Lauranne Germond "On sait que le monde s'effondre, on le ressent au quotidien et néanmoins on ne change pas nos comportements. Donc, cette question de la sensibilisation doit peut-être passer par les sens, au sens propre, ce qui n'est actuellement pas le cas des campagnes de sensibilisation justement. [...] Et donc qui, sinon les artistes ? En tout cas, ils font partie de ces membres de la société qui sont peut-être des experts en sensibilité et qui peuvent justement développer d'autres rapports au monde".
➢ A propos de Loïc Fel
• Sa page sur le réseau Linkedin.
• Page de présentation de son ouvrage, L'esthétique verte, paru aux éditions Champ Vallon, en 2009.
• Site de l'association COAL , co-fondée avec Lauranne Germond.
• Site de l'agence Influence for good, co-fondée par Loïc Fel.
• A visionner, une vidéo de Loïc Fel, Le meilleur moyen pour sauver le monde est l'art contemporain, conférence en juin 2021 (chaîne You tube Tedx Talks).
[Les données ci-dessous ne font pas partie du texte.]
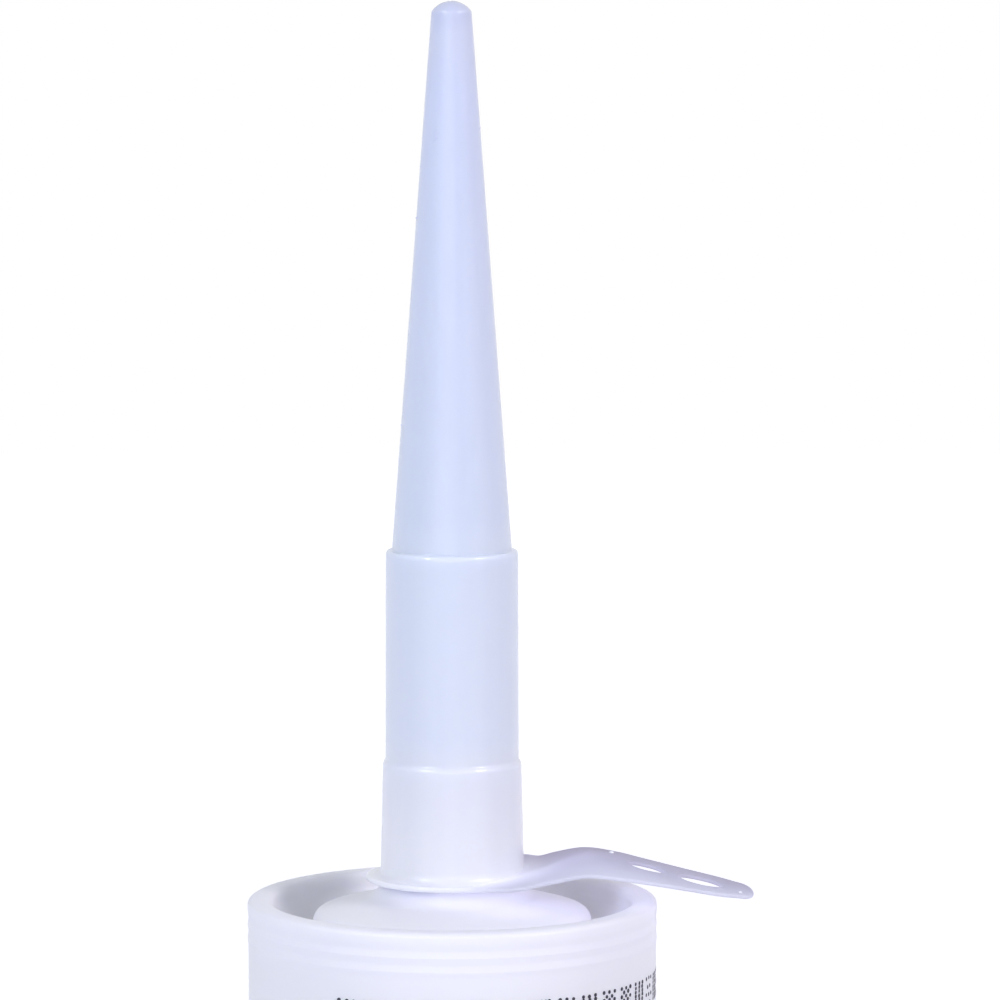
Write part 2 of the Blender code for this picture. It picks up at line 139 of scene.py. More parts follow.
def rings(r, z, segments, closed):
    # points (r, z) turned about Z: x = r cos(turn), y = r sin(turn)
    turn = np.linspace(0, 2 * math.pi, segments, endpoint=False)
    points = np.stack([np.outer(r, np.cos(turn)), np.outer(r, np.sin(turn)),
                       np.repeat(z[:, None], segments, 1)], -1).reshape(-1, 3)
    return points, gridQuads(len(r), segments, closed, True).tolist()


def turned(profile, segments):
    # a profile (r, z) from the axis round to the axis again; both ends close in a pole
    points, quads = rings(*profile[1:-1].T, segments, False)
    pole = len(points)
    k = np.arange(segments)
    after = (k + 1) % segments
    first = np.stack([np.full(segments, pole), k, after], -1)
    base = pole - segments
    last = np.stack([base + k, np.full(segments, pole + 1), base + after], -1)
    points = np.vstack([points, [[0, 0, profile[0, 1]]], [[0, 0, profile[-1, 1]]]])
    return points, quads + first.tolist() + last.tolist()


def turnedRing(profile, segments):
    # a closed profile (r, z) away from the axis, its last point the same as its first
    return rings(*profile[:-1].T, segments, True)


def throughKnots(x, knotX, knotY):
    # A smooth curve through knots: a cubic on each span, whose slope at a knot is the
    # mean of the slopes on both sides of it.
    knotX, knotY = np.asarray(knotX, float), np.asarray(knotY, float)
    slope = np.diff(knotY) / np.diff(knotX)
    tangent = np.concatenate([[slope[0]], (slope[1:] + slope[:-1]) / 2, [slope[-1]]])
    i = np.clip(np.searchsorted(knotX, x, side="right") - 1, 0, len(knotX) - 2)
    h = knotX[i + 1] - knotX[i]
    t = np.clip((x - knotX[i]) / h, 0, 1)
    near = (2 * t ** 3 - 3 * t ** 2 + 1) * knotY[i] + (t ** 3 - 2 * t ** 2 + t) * h * tangent[i]
    far = (3 * t ** 2 - 2 * t ** 3) * knotY[i + 1] + (t ** 3 - t ** 2) * h * tangent[i + 1]
    return near + far


# materials

def plasticMaterial(name, roughness, lightIn, scatterMm, more=None):
    # moulded polyethylene: IOR 1.51 to 1.54, waxy, a share of the light goes a little way in
    material = bpy.data.materials.new(name)
    material.use_nodes = True
    tree = material.node_tree
    shader = tree.nodes["Principled BSDF"]
    values = {"Roughness": roughness, "IOR": 1.52, "Specular IOR Level": 0.35,
              "Subsurface Weight": lightIn, "Subsurface Radius": (1.0, 1.0, 1.15),
              "Subsurface Scale": scatterMm * mm, **(more or {})}
    for key, value in values.items():
        shader.inputs[key].default_value = value
    place = addNode(tree, "ShaderNodeTexCoord").outputs["Object"]
    return material, tree, shader, place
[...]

Loïc Fel "Les jardins des particuliers sur lesquels on va venir interroger des pratiques d'arrosage, sont des sujets fondamentalement importants, parce que c'est par ces gestes et ces sujets, perçus comme modestes dans notre société que passe le changement ou la réussite de la transition écologique. Et le fait que ce soit l'artiste qui intervient permet de porter une dimension qualitative ou une attention particulière à des sujets modestes, et, justement, ce contraste entre l'aspect patrimonial un peu socialement prévalorisé de l'art, appliqué au sujet modeste, permet de lui redonner de l'importance et de participer à cette transition écologique."
Loïc Fel, à propos de COAL "On a eu beaucoup de mal à choisir un nom, mais celui-ci (COAL) a retenu notre attention parce que c'est aussi la mine de charbon et la référence au lien entre ce vivant qui a été finalement composté pendant des millions d'années, qui est une source d'énergie, de pollution, mais aussi la source de dessins et de beaucoup d'œuvres."
Loïc Fel (COAL) "Tout l'enjeu était de réussir à avoir quelque chose d'assez large pour accueillir toute la diversité des pratiques, tout en identifiant les grands traits les plus récurrents. Donc, il n'y a pas de hiérarchisation dans ces critères, mais, bien sûr un attachement particulier à la qualité artistique des projets, à l'ambition esthétique, mais aussi une attention à l'exactitude des informations. Trop souvent, on voit des pratiques artistiques qui cherchent à apporter un regard sur l'écologie, mais qui sont scientifiquement erronées. On considère comme étant effectivement plus favorables d'avoir des démarches collectives ou participatives avec les publics, et une attention aussi aux moyens qui sont engagés dans la mise en œuvre de leurs œuvres, avec une démarche d'écoconception et enfin un attachement à l'effet induit auprès des publics."